In spite of his well-earned reputation of being a cocky rider, looking back on it, Hannah admits now that even he was surprised to win that championship.
“He was the champion, he was the smoother rider, he was, whether he knows it or not, God on the 125s, he always was,” Hannah said of Smith. “Nobody had ever knocked him off of that and he probably didn’t think I could either, because I didn’t think I could.”
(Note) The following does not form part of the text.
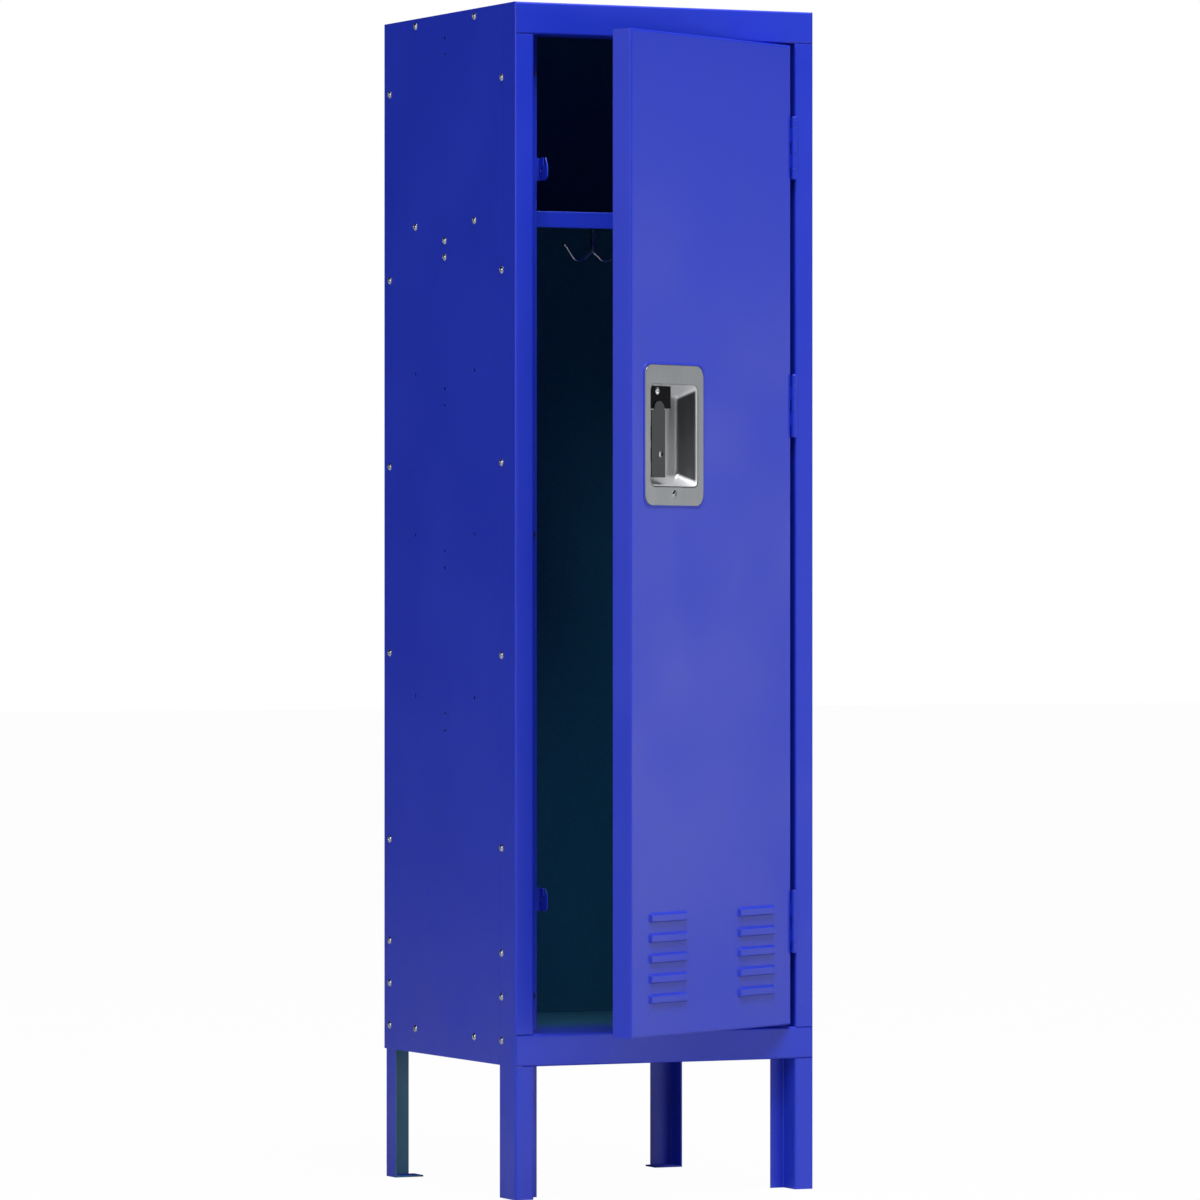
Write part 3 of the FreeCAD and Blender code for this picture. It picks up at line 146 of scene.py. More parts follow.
WORLD_STRENGTH = 0.04
PAPER_STRENGTH = 1.0
world = bpy.data.worlds.new("studio")
bpy.context.scene.world = world
world.use_nodes = True
sky = world.node_tree
sky.nodes.clear()
path = sky.nodes.new("ShaderNodeLightPath")
pick = sky.nodes.new("ShaderNodeMixShader")
world_out = sky.nodes.new("ShaderNodeOutputWorld")
sky.links.new(path.outputs["Is Camera Ray"], pick.inputs["Fac"])
for socket, strength in ((1, WORLD_STRENGTH), (2, PAPER_STRENGTH)):
    background = sky.nodes.new("ShaderNodeBackground")
    background.inputs["Color"].default_value = (1, 1, 1, 1)
    background.inputs["Strength"].default_value = strength
    sky.links.new(background.outputs[0], pick.inputs[socket])
sky.links.new(pick.outputs[0], world_out.inputs["Surface"])

FLOOR_HALF = 30.0
floor_mesh = bpy.data.meshes.new("floor")
floor_mesh.from_pydata(
    [(-FLOOR_HALF, -FLOOR_HALF, 0), (FLOOR_HALF, -FLOOR_HALF, 0),
     (FLOOR_HALF, FLOOR_HALF, 0), (-FLOOR_HALF, FLOOR_HALF, 0)], [], [(0, 1, 2, 3)])
floor = bpy.data.objects.new("floor", floor_mesh)
bpy.context.scene.collection.objects.link(floor)

# %% [markdown]
# ## Helpers for materials
# A material is a small graph. These helpers add a node and join it by name, so each
# finish below reads as a short list of what feeds what. Effects that several finishes
# share are node groups, built once and placed with each finish's own numbers. Most
# noise lies between the two values of TONE_SPAN, so tones are spread between these.

# %% Helpers for materials


def add(tree, kind, **settings):
    """A new node in tree. A setting is a property of the node, or a number for an input."""
    node = tree.nodes.new("ShaderNode" + kind)
    for name, value in settings.items():
        if name in node.bl_rna.properties:
            setattr(node, name, value)
        else:
            node.inputs[name.replace("_", " ")].default_value = value
    return node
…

Another factor for Smith in ’76 was he admittedly struggled with the constant travel back and forth to Europe. Another strike against him was he ended up racing much of the season on a two-year-old factory bike, after a works Yamaha was nearly lost to the $2500 AMA claiming rule at Red Bud, the second race of the season. Honda had a newer version of the RC125, but after Yamaha’s scare, Honda didn’t want to risk losing its one-off, experimental works machine to a claim, so Smith only got to ride the newer bike a few times. As a result, Smith went from winning every national except one in ’75, to being totally shut out in ’76. He did manage to save face to a certain extent by battling, then beating Hannah in both motos (by the way, after Smith gave Hannah a couple of brake checks) to win the overall in the 125cc U.S. Grand Prix at Mid-Ohio.
Ultimately Smith finished second to Hannah here in America and third in the 125cc Motocross World Championships to close out the ’76 season.
Meanwhile Yamaha had found the rare diamond in the rough with Hannah and had out-gunned Honda in the ever-spiraling technology war, making the 1976 AMA 125cc Motocross Championships one of the most memorable in history.